* SET PROBLEM: Below are records; reproduce exactly the lines from the one that has "Keep writing the" through the one that has "put_card(name, verts, np.stack((k, k", ends included, and nothing more.

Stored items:

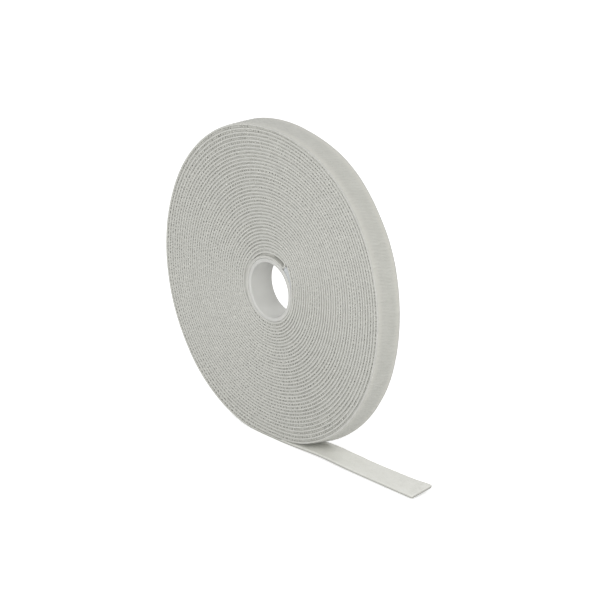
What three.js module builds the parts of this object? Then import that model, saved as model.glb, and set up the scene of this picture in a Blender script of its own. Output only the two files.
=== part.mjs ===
import * as THREE from 'three';

// Hook and loop tape, wound back to back on a plastic core. It stands on its outer turn, its axis along Y,
// with the free end laid out along +X. The origin is on the floor, straight under the axis. Millimetres.

const degree = Math.PI / 180;
const fullTurn = 2 * Math.PI;

// Tape: a hook web and a loop web bonded back to back, hooks outward
const tapeWidth = 12.7;
const webThickness = 0.93;
const pileHeight = 0.556;
const tapeTurns = 38;
const pitch = webThickness + pileHeight;

// Plastic core
const boreRadius = 12.3;
const coreWall = 1.9;
const coreWidth = tapeWidth;
const coreRimRadius = 0.5;
const coreRadius = boreRadius + coreWall;

// Gap between neighbouring pieces
const pieceGap = 0.3;

// The whole roll, and the flat that it stands on
const rollRadius = coreRadius + pieceGap + tapeTurns * pitch;
const flatDepth = 0.5;
const axisHeight = rollRadius - flatDepth;
const flatTurn = Math.acos(axisHeight / rollRadius) / fullTurn;

// The turns are looser above the core than under it, so the core sits lower than the middle of the roll
const coreSag = 2.3;
const coreShift = 0.3;

// Turns that are wound one by one. Those under them are one plain ring
const windingLoops = 24;
const stepsPerLoop = 36;

// Free end of the tape
const tailReach = 89.8;
const tailBend = 36;
const tailYaw = 1.94 * degree;
const tipCornerRadius = 0.6;
const tipCornerSteps = 4;

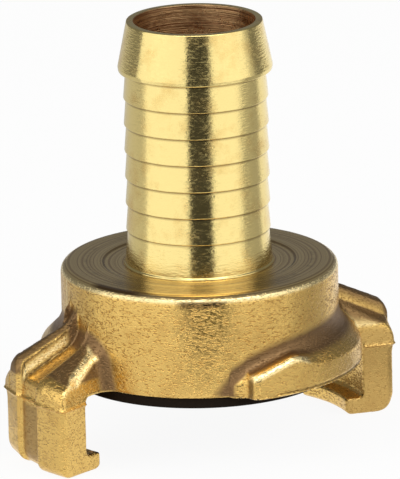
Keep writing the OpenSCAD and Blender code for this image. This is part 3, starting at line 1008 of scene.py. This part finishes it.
def floor_card(name, turn, near, far, tone):
    """A card that lies on the floor: part of a ring between two turns and two radii."""
    a = np.radians(CAMERA_TURN + np.linspace(*turn, CARD_ACROSS + 1))
    aa, rr = np.meshgrid(a, (near, far), indexing="ij")
    verts = np.stack((rr * np.cos(aa), rr * np.sin(aa), np.full_like(aa, 0.3)), -1).reshape(-1, 3)
    k = np.arange(CARD_ACROSS) * 2
    put_card(name, verts, np.stack((k, k + 2, k + 3, k + 1), -1), tone)


def lamp(name, turn, lift, distance, size, power):
    """A square area lamp that faces the part."""
    data = bpy.data.lights.new(name, "AREA")
    data.shape = "SQUARE"
    data.size = size
    data.energy = power
    piece = bpy.data.objects.new(name, data)
    bpy.context.scene.collection.objects.link(piece)
    away = direction(turn, lift)
    facing = away.to_track_quat("Z", "Y").to_matrix().to_4x4()
    piece.matrix_world = Matrix.Translation(away * distance) @ facing


class CONNECTOR_OT_stage(bpy.types.Operator):
    """Sets the camera, the floor, the lamps and the cards that the metal mirrors"""
    bl_idname = "connector.stage"
    bl_label = "Stage"

    def execute(self, context):
        s = context.scene.connector_stage
        place_camera()
        lay_floor((*s.floor_color, 1.0))
        light_world()
        lamp("left_box", -60.0, 30.0, 0.9, 0.5, s.lamp_power)
        lamp("right_box", 55.0, 30.0, 0.9, 0.5, s.lamp_power)

        # Cards: dim behind and overhead, bright at both sides in front, and the dark gap before the camera
        dome_card("card_behind", (97.0, 265.0), (1.0, 78.0), 700.0, 0.18)
        dome_card("card_zenith", (-180.0, 180.0), (76.0, 90.0), 705.0, 0.15)
        dome_card("card_left", (-95.0, -13.5), (0.5, 60.0), 700.0, 1.15)
        dome_card("card_right", (23.0, 86.0), (0.5, 60.0), 700.0, 1.15)
        dome_card("card_flank", (86.0, 97.0), (0.5, 60.0), 700.0, 0.65)
        dome_card("card_front_top", (-40.0, 70.0), (46.0, 72.0), 680.0, 3.2)
        dome_card("card_gap", (-13.5, 23.0), (-1.0, 25.0), 690.0, 0.05)
        floor_card("card_gap_floor", (-13.5, 23.0), 74.0, 900.0, 0.06)
        floor_card("card_near_left", (-88.0, -13.5), 30.0, 108.0, 0.80)
        floor_card("card_far_left", (-88.0, -13.5), 108.0, 900.0, 1.15)
        floor_card("card_near_right", (23.0, 75.0), 30.0, 108.0, 0.66)
        floor_card("card_far_right", (23.0, 68.0), 108.0, 900.0, 1.15)
        floor_card("card_right_floor", (75.0, 118.0), 38.0, 900.0, 0.42)
        floor_card("card_left_floor", (-178.0, -88.0), 38.0, 900.0, 0.60)
        bpy.context.scene.view_settings.view_transform = "Standard"
        return {"FINISHED"}


class CONNECTOR_PT_panel(bpy.types.Panel):
    """Lists the pieces of the connector"""
    bl_idname = "CONNECTOR_PT_panel"
    bl_label = "Hose connector"
    bl_space_type = "VIEW_3D"
    bl_region_type = "UI"
    bl_category = "Connector"

    def draw(self, context):
        for piece in ("tail", "head", "seal", "stage"):
            settings = getattr(context.scene, "connector_" + piece)
            box = self.layout.box()
            for key in settings.bl_rna.properties.keys():
                if key not in ("rna_type", "name"):
                    box.prop(settings, key)
            box.operator("connector." + piece)


CLASSES = (
    TailSettings, HeadSettings, SealSettings, StageSettings,
    CONNECTOR_OT_tail, CONNECTOR_OT_head, CONNECTOR_OT_seal, CONNECTOR_OT_stage,
    CONNECTOR_PT_panel,
)


def register():
    for cls in CLASSES:
        bpy.utils.register_class(cls)
    bpy.types.Scene.connector_tail = bpy.props.PointerProperty(type=TailSettings)
    bpy.types.Scene.connector_head = bpy.props.PointerProperty(type=HeadSettings)
    bpy.types.Scene.connector_seal = bpy.props.PointerProperty(type=SealSettings)
    bpy.types.Scene.connector_stage = bpy.props.PointerProperty(type=StageSettings)


def unregister():
    del bpy.types.Scene.connector_stage
    del bpy.types.Scene.connector_seal
    del bpy.types.Scene.connector_head
    del bpy.types.Scene.connector_tail
    for cls in reversed(CLASSES):
        bpy.utils.unregister_class(cls)


def main():
    register()
    bpy.ops.connector.stage()
    bpy.ops.connector.tail()
    bpy.ops.connector.head()
    bpy.ops.connector.seal()


if __name__ == "__main__":
    main()
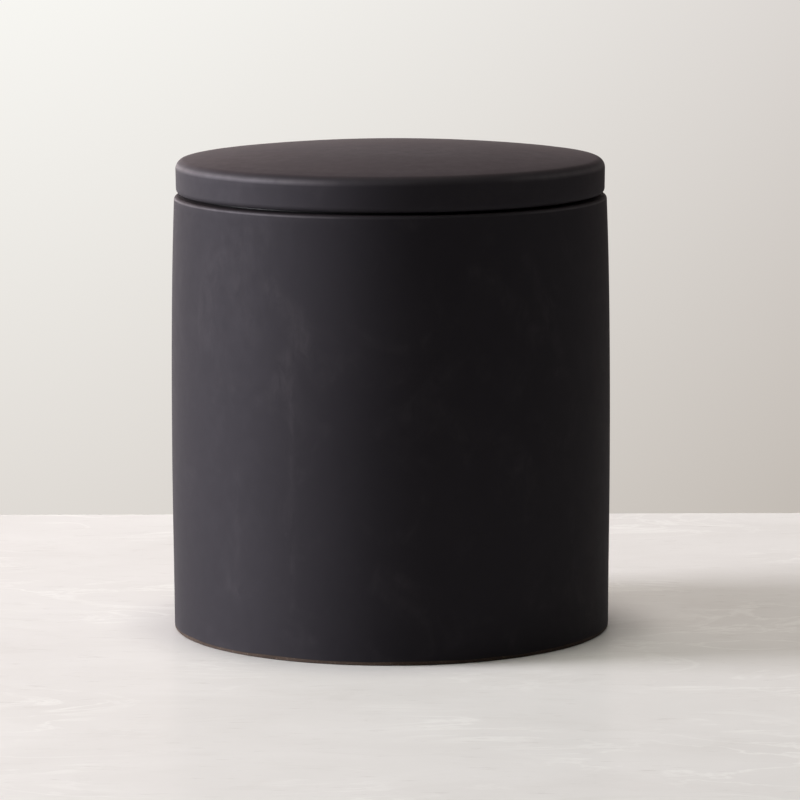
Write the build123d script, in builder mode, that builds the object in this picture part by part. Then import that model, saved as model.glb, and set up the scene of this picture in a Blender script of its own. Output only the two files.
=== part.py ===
"""Sugar bowl: a straight-sided stoneware pot, a thick lid with a shallow domed top, and the
silicone ring that seals the lid in the pot's mouth.

Lengths are in millimetres. +Z is up, the axis of every piece is the Z axis, and the origin is
the middle of the circle that the bowl stands on. Each piece is drawn as a half section on the
XZ plane, where X is the radius, and revolved about Z.
"""

from build123d import *
import os

# Bowl, outside
BASE_RADIUS = 44.84  # where the wall meets the table
BELLY_RADIUS = 45.08  # widest part of the wall
BELLY_HEIGHT = 35.0
MOUTH_RADIUS = 44.18  # at the rim, which draws in a little
MOUTH_LEAN = 0.04  # how far the wall leans in at the rim, per unit of height
RIM_HEIGHT = 89.1
RIM_OUTER_ROUND = 0.7
RIM_INNER_ROUND = 0.5
FOOT_ROUND = 0.4

# Bowl, inside and underneath
CAVITY_RADIUS = 40.4
CAVITY_MOUTH_RADIUS = 40.0  # the seal's fins run in here
CAVITY_CORNER_ROUND = 8.0
FLOOR_HEIGHT = 6.6
FOOT_RING_WIDTH = 6.4
FOOT_RECESS_DEPTH = 1.6
FOOT_RECESS_SLOPE = 1.2  # how much narrower the recess is at its roof than at its mouth
FOOT_RECESS_ROUND = 0.7

# Lid
LID_RADIUS = 43.96
LID_DRAFT = 0.1  # the lid's edge is this much narrower at its foot
LID_GAP = 0.5  # from the rim up to the lid, where the seal's flange lies
LID_EDGE_HEIGHT = 6.9
LID_DOME_RISE = 2.95
LID_UPPER_ROUND = 1.75
LID_LOWER_ROUND = 1.1
HOLLOW_EDGE_RISE = 1.3  # roof of the hollow above the lid's underside, next to the spigot
HOLLOW_DOME_RISE = 2.6  # and how much higher it is in the middle
HOLLOW_ROUND = 1.5

# Spigot, the ring under the lid that reaches into the mouth
SPIGOT_DEPTH = 7.6
SPIGOT_INNER_RADIUS = 33.0
SPIGOT_NECK_RADIUS = 36.6  # the seal sits round this
SPIGOT_LIP_RADIUS = 38.1  # and this keeps it from sliding off
SPIGOT_LIP_HEIGHT = 2.3
SPIGOT_LIP_ROUND = 0.8

# Seal
SEAL_CLEARANCE = 0.05  # to the spigot's neck and lip
SEAL_FACE_GAP = 0.03  # to the rim below and to the lid above
SEAL_BAND_THICKNESS = 1.3
SEAL_FLANGE_RADIUS = 41.2
SEAL_FLANGE_ROUND = 0.15
FIN_COUNT = 2
FIN_PITCH = 2.1
FIN_START = 0.2  # the lowest fin's root above the foot of the band
FIN_RADIUS = 39.75
FIN_ROOT_THICKNESS = 1.0
FIN_TIP_THICKNESS = 0.45
FIN_SWEEP = 0.8  # how far a fin's tip stands above its root

TOLERANCE = 0.01  # for finding an edge by its place and radius

lid_base = RIM_HEIGHT + LID_GAP
lid_edge_top = lid_base + LID_EDGE_HEIGHT
lid_top = lid_edge_top + LID_DOME_RISE
hollow_edge = lid_base + HOLLOW_EDGE_RISE
spigot_foot = lid_base - SPIGOT_DEPTH
lip_top = spigot_foot + SPIGOT_LIP_HEIGHT


def circles_at(piece, height, radius):
    """The piece's circular edges that lie at this height and have this radius."""
    circles = piece.edges().filter_by(GeomType.CIRCLE)
    level = circles.filter_by_position(Axis.Z, height - TOLERANCE, height + TOLERANCE)
    return level.filter_by(lambda edge: abs(edge.radius - radius) < TOLERANCE)


def dome_arc(radius, edge_height, rise):
    """A shallow arc from the edge up to the axis, level at the axis, in the open BuildLine."""
    middle = (radius / 2, edge_height + rise * 3 / 4)
    return ThreePointArc((radius, edge_height), middle, (0, edge_height + rise))


os.makedirs("parts", exist_ok=True)

# Bowl: a thick-walled pot with a flat rim, a round corner inside and a ring to stand on.
with BuildPart() as bowl:
    with BuildSketch(Plane.XZ):
        with BuildLine():
            outside = Spline(
                (BASE_RADIUS, 0),
                (BELLY_RADIUS, BELLY_HEIGHT),
                (MOUTH_RADIUS, RIM_HEIGHT),
                tangents=[(0, 1), (-MOUTH_LEAN, 1)],
            )
            Polyline(outside @ 1, (0, RIM_HEIGHT), (0, 0), outside @ 0)
        make_face()
    revolve(axis=Axis.Z)

    # The inside is straight up to the belly and draws in with the wall above it.
    with BuildSketch(Plane.XZ):
        with BuildLine():
            inside = Spline(
                (CAVITY_RADIUS, FLOOR_HEIGHT),
                (CAVITY_RADIUS, BELLY_HEIGHT),
                (CAVITY_MOUTH_RADIUS, RIM_HEIGHT),
                tangents=[(0, 1), (0, 1)],
            )
            Polyline(inside @ 1, (0, RIM_HEIGHT), (0, FLOOR_HEIGHT), inside @ 0)
        make_face()
    revolve(axis=Axis.Z, mode=Mode.SUBTRACT)

    # The shallow recess underneath leaves a flat ring to stand on.
    recess_radius = BASE_RADIUS - FOOT_RING_WIDTH
    recess_roof_radius = recess_radius - FOOT_RECESS_SLOPE
    with BuildSketch(Plane.XZ):
        with BuildLine():
            Polyline(
                (0, 0),
                (recess_radius, 0),
                (recess_roof_radius, FOOT_RECESS_DEPTH),
                (0, FOOT_RECESS_DEPTH),
                close=True,
            )
        make_face()
    revolve(axis=Axis.Z, mode=Mode.SUBTRACT)

    fillet(circles_at(bowl, FLOOR_HEIGHT, CAVITY_RADIUS), CAVITY_CORNER_ROUND)
    fillet(circles_at(bowl, RIM_HEIGHT, MOUTH_RADIUS), RIM_OUTER_ROUND)
    fillet(circles_at(bowl, RIM_HEIGHT, CAVITY_MOUTH_RADIUS), RIM_INNER_ROUND)
    fillet(circles_at(bowl, 0, BASE_RADIUS), FOOT_ROUND)
    fillet(circles_at(bowl, 0, recess_radius), FOOT_RECESS_ROUND)
    fillet(circles_at(bowl, FOOT_RECESS_DEPTH, recess_roof_radius), FOOT_RECESS_ROUND)
bowl.part.label = "bowl"
export_step(bowl.part, "parts/bowl.step")

# Lid: a thick disc with a domed top and soft edges, hollow inside its spigot.
with BuildPart() as lid:
    with BuildSketch(Plane.XZ):
        with BuildLine():
            top = dome_arc(LID_RADIUS, lid_edge_top, LID_DOME_RISE)
            Polyline(top @ 1, (0, lid_base), (LID_RADIUS - LID_DRAFT, lid_base), top @ 0)
        make_face()
    revolve(axis=Axis.Z)
    fillet(circles_at(lid, lid_edge_top, LID_RADIUS), LID_UPPER_ROUND)
    fillet(circles_at(lid, lid_base, LID_RADIUS - LID_DRAFT), LID_LOWER_ROUND)

    with BuildSketch(Plane.XZ):
        with BuildLine():
            Polyline(
                (SPIGOT_INNER_RADIUS, lid_base),
                (SPIGOT_NECK_RADIUS, lid_base),
                (SPIGOT_NECK_RADIUS, lip_top),
                (SPIGOT_LIP_RADIUS, lip_top),
                (SPIGOT_LIP_RADIUS, spigot_foot),
                (SPIGOT_INNER_RADIUS, spigot_foot),
                close=True,
            )
        make_face()
    revolve(axis=Axis.Z)
    fillet(circles_at(lid, spigot_foot, SPIGOT_LIP_RADIUS), SPIGOT_LIP_ROUND)
    fillet(circles_at(lid, spigot_foot, SPIGOT_INNER_RADIUS), SPIGOT_LIP_ROUND)

    with BuildSketch(Plane.XZ):
        with BuildLine():
            roof = dome_arc(SPIGOT_INNER_RADIUS, hollow_edge, HOLLOW_DOME_RISE)
            Polyline(roof @ 1, (0, lid_base), (SPIGOT_INNER_RADIUS, lid_base), roof @ 0)
        make_face()
    revolve(axis=Axis.Z, mode=Mode.SUBTRACT)
    fillet(circles_at(lid, hollow_edge, SPIGOT_INNER_RADIUS), HOLLOW_ROUND)
lid.part.label = "lid"
export_step(lid.part, "parts/lid.step")

# Seal: a soft band round the spigot's neck. Its flange lies between the rim and the lid, and
# its fins sweep upwards to wipe the inside of the mouth.
with BuildPart() as lid_seal:
    band_inner = SPIGOT_NECK_RADIUS + SEAL_CLEARANCE
    band_outer = band_inner + SEAL_BAND_THICKNESS
    band_foot = lip_top + SEAL_CLEARANCE
    flange_foot = RIM_HEIGHT + SEAL_FACE_GAP
    flange_top = lid_base - SEAL_FACE_GAP
    with BuildSketch(Plane.XZ):
        with BuildLine():
            Polyline(
                (band_inner, band_foot),
                (band_outer, band_foot),
                (band_outer, flange_foot),
                (SEAL_FLANGE_RADIUS, flange_foot),
                (SEAL_FLANGE_RADIUS, flange_top),
                (band_inner, flange_top),
                close=True,
            )
        make_face()
        for fin in range(FIN_COUNT):
            root_foot = band_foot + FIN_START + fin * FIN_PITCH
            tip_foot = root_foot + FIN_SWEEP
            with BuildLine():
                Polyline(
                    (band_inner, root_foot),
                    (band_outer, root_foot),
                    (FIN_RADIUS, tip_foot),
                    (FIN_RADIUS, tip_foot + FIN_TIP_THICKNESS),
                    (band_outer, root_foot + FIN_ROOT_THICKNESS),
                    (band_inner, root_foot + FIN_ROOT_THICKNESS),
                    close=True,
                )
            make_face()
    revolve(axis=Axis.Z)
    fillet(circles_at(lid_seal, flange_foot, SEAL_FLANGE_RADIUS), SEAL_FLANGE_ROUND)
    fillet(circles_at(lid_seal, flange_top, SEAL_FLANGE_RADIUS), SEAL_FLANGE_ROUND)
lid_seal.part.label = "lid_seal"
export_step(lid_seal.part, "parts/lid_seal.step")
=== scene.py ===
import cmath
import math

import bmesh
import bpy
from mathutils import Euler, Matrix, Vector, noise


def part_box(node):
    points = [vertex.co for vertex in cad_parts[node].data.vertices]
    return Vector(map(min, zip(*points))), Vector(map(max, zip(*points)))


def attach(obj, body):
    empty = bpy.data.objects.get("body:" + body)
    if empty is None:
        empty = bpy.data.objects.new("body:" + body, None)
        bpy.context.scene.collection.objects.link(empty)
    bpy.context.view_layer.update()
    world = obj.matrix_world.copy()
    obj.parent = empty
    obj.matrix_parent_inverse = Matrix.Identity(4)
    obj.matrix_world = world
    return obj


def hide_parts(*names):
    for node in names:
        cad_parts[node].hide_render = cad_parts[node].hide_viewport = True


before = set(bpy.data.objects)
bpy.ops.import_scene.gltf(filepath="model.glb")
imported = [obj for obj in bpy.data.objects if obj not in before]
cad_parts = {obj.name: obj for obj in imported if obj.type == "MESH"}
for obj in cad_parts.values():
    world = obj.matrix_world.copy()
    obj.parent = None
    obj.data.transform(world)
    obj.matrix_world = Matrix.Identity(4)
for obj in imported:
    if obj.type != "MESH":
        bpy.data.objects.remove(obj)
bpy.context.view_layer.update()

# A sugar bowl in matte black stoneware: a pot, its flush lid with a shallow dome, and the
# silicone ring that seals the lid. Blender's lengths are metres. The outlines below are half
# sections in millimetres, given as distance from the axis and height above the table, and the
# frame says how large each piece is.

MM = 0.001
bowl_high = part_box("bowl")[1] / MM
lid_low, lid_high = (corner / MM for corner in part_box("lid"))
seal_low, seal_high = (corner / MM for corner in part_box("lid_seal"))

# How finely the pieces are divided
SEGMENTS = 320  # round the axis
RUN_STEP = 1.2  # between rings on a straight run
ARC_STEP = math.radians(12)  # between rings on a rounded corner

# Unevenness of hand-finished stoneware, all of it inwards, so that no piece outgrows its size
WALL_WAVE = 0.05
EDGE_WAVE = 0.09
WAVE_ROOM = 0.01  # kept free between a plain outline and the frame's size

# Bowl
BELLY_RADIUS = min(bowl_high.x, bowl_high.y) - WAVE_ROOM
BELLY_HEIGHT = 35.0
BASE_DRAW = 0.22  # how much narrower the wall is at the table than at the belly
MOUTH_DRAW = 0.86  # and at the rim
MOUTH_LEAN = 0.04  # how far the wall leans in at the rim, per unit of height
RIM_HEIGHT = bowl_high.z
CAVITY_RADIUS = 40.4
CAVITY_DRAW = 0.4  # how much narrower the inside is at the mouth
FLOOR_HEIGHT = 6.6
FLOOR_ROUND = 8.0
RIM_OUTER_ROUND = 0.7
RIM_INNER_ROUND = 0.5
FOOT_ROUND = 0.35
RECESS_HEIGHT = 1.6
RECESS_RADIUS = 38.4
RECESS_SLOPE = 1.2  # how much narrower the recess is at its roof than at its mouth
RECESS_ROUND = 0.7
GLAZE_LINE = 0.75  # the wall is bare below this height
GLAZE_THICKNESS = 0.05
GLAZE_LIP = 0.08  # how far above its line the glaze has its full thickness, and how round it is
GLAZE_FOOT_ROUND = 0.03
GLAZE_WAVER = 0.16  # how far the glaze line wanders up and down
GLAZE_WAVER_REACH = 0.6  # how far above and below the line its wandering is felt
LINER_LINE = RIM_HEIGHT - 2.4  # the glossy inner glaze starts here

# Lid
LID_RADIUS = min(lid_high.x, lid_high.y) - WAVE_ROOM
LID_GAP = 0.5  # from the rim up to the lid, where the seal's flange lies
LID_BASE = RIM_HEIGHT + LID_GAP
LID_DOME_RISE = 2.95
LID_EDGE_TOP = lid_high.z - LID_DOME_RISE
LID_DRAFT = 0.1  # the lid's edge is this much narrower at its foot
LID_UPPER_ROUND = 1.75
LID_LOWER_ROUND = 1.1
LID_LEAN = 0.0012  # how much higher the lid's top is towards +X, per unit of length
LID_EDGE_WIDTH = 3.0  # the lid's edge is uneven this far inwards
LID_EDGE_DEPTH = 2.0  # and its top this far down
SPIGOT_FOOT = lid_low.z
SPIGOT_INNER_RADIUS = 33.0
SPIGOT_NECK_RADIUS = 36.6
SPIGOT_LIP_RADIUS = 38.1
SPIGOT_LIP_TOP = SPIGOT_FOOT + 2.3
SPIGOT_BARE_TOP = SPIGOT_LIP_TOP - 0.6  # the spigot is unglazed below this height
SPIGOT_LIP_ROUND = 0.8
SPIGOT_TIGHT_ROUND = 0.15
HOLLOW_EDGE = LID_BASE + 1.3  # roof of the hollow next to the spigot
HOLLOW_RISE = 2.6  # and how much higher it is in the middle
HOLLOW_ROUND = 1.5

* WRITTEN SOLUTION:
Keep writing the OpenSCAD and Blender code for this image. This is part 3, starting at line 1008 of scene.py. This part finishes it.
def floor_card(name, turn, near, far, tone):
    """A card that lies on the floor: part of a ring between two turns and two radii."""
    a = np.radians(CAMERA_TURN + np.linspace(*turn, CARD_ACROSS + 1))
    aa, rr = np.meshgrid(a, (near, far), indexing="ij")
    verts = np.stack((rr * np.cos(aa), rr * np.sin(aa), np.full_like(aa, 0.3)), -1).reshape(-1, 3)
    k = np.arange(CARD_ACROSS) * 2
    put_card(name, verts, np.stack((k, k + 2, k + 3, k + 1), -1), tone)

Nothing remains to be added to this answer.